Another type of post-urban city is the aerotropolis , a city in which the layout, infrastructure, and economy are centered around a major airport. It's also called an aviation city or an airport city . In its purest form, the aerotropolis is an economic hub that extends out from a large airport into a surrounding area that consists mostly of distribution centers, office buildings, light manufacturing firms, convention centers, and hotels--all linked to the airport via roads, expressways ( aerolinks ), and rail lines ( aerotrains ). This business-centered version of the aerotropolis is also called an air-commerce cluster or an airport cluster .

If the aerotropolis is located near a high-tech hub, then the flights in and out are often referred to as nerd birds . The original nerd birds were flights between Silicon Valley and Austin, Texas, the home of Dell Computer Corp. and other high-tech firms. (A closely related term is Barbie bird , a flight between Silicon Valley and Los Angeles that often carries a high proportion of actresses and models who fly back and forth to work as "booth bunnies" in technology trade shows.)

Speaking of nerds, a term similar to technoburb is nerdistan (or Nerdistan ), an upscale and largely self-contained suburb or town with a large population of high-tech workers employed in nearby office parks dominated by high-tech industries. It was first used as a descriptor for regions like Silicon Valley by urban analyst and writer Joel Kotkin, now a research fellow in urban policy at Reason Public Policy Institute in Los Angeles. (An earlier sense of the term, however, is still used waggishly to refer to any large collection of nerds.)

These Silicon Valley-like areas increasingly have Silicon Valley-like names, too. There's probably not a Board of Trade in the country that hasn't tried to "brand" their town or city as "Silicon Something." Here are some that have stood the test of time: Silicon Alley (New York City), Silicon Bayou (New Orleans), Silicon Desert (Phoenix), Silicon Dominion (Fairfax, Va.; also called Silicon Plantation and Silicon Seaboard), Silicon Forest (Portland, Ore.), Silicon Hills (Austin, Texas; also called Silicon Gulch), Silicon Mesa (North Albuquerque, N.M.), Silicon Mountain (Colorado Springs, Colo.), Silicon Parkway (Garden State Parkway, New Jersey), Silicon Rain Forest (Seattle), and Silicon Valley (Fairfield, Iowa).
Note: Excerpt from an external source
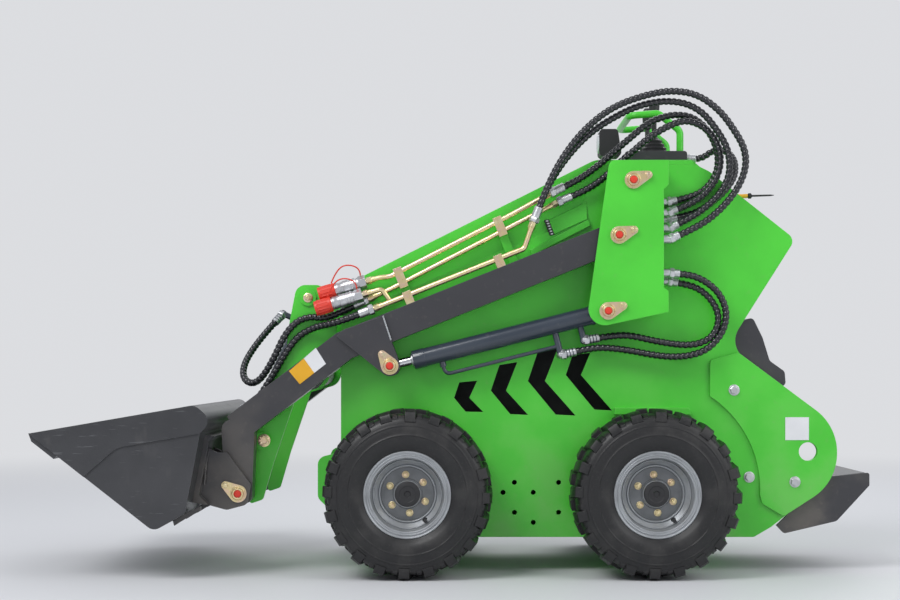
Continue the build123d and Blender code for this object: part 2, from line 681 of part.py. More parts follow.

Outside the United States, other Silly-Con monikers include Silicon Alps (Carinthia, Austria), Silicon Isle (Ireland), Silicon City (Bangalore, India; also called Silicon Plateau), Silicon Fen (Cambridge, England), Silicon Glen (Glasgow, Edinburgh, and Dundee, Scotland), Silicon Saxony (Saxony, Germany), Silicon Valley North (Ottawa; also Silicon Tundra), Silicon Valley of the East (Penang, Malaysia), Silicon Vineyard (Kelowna, B.C., Canada), and Silicon Wadi (Jerusalem).

Clearly, these aren't your father's suburbs. You can describe them as accidental, centerless, even post-urban--you can brand them with a "Silicon Whatever" nickname--but these newfangled technoburbs are here to stay.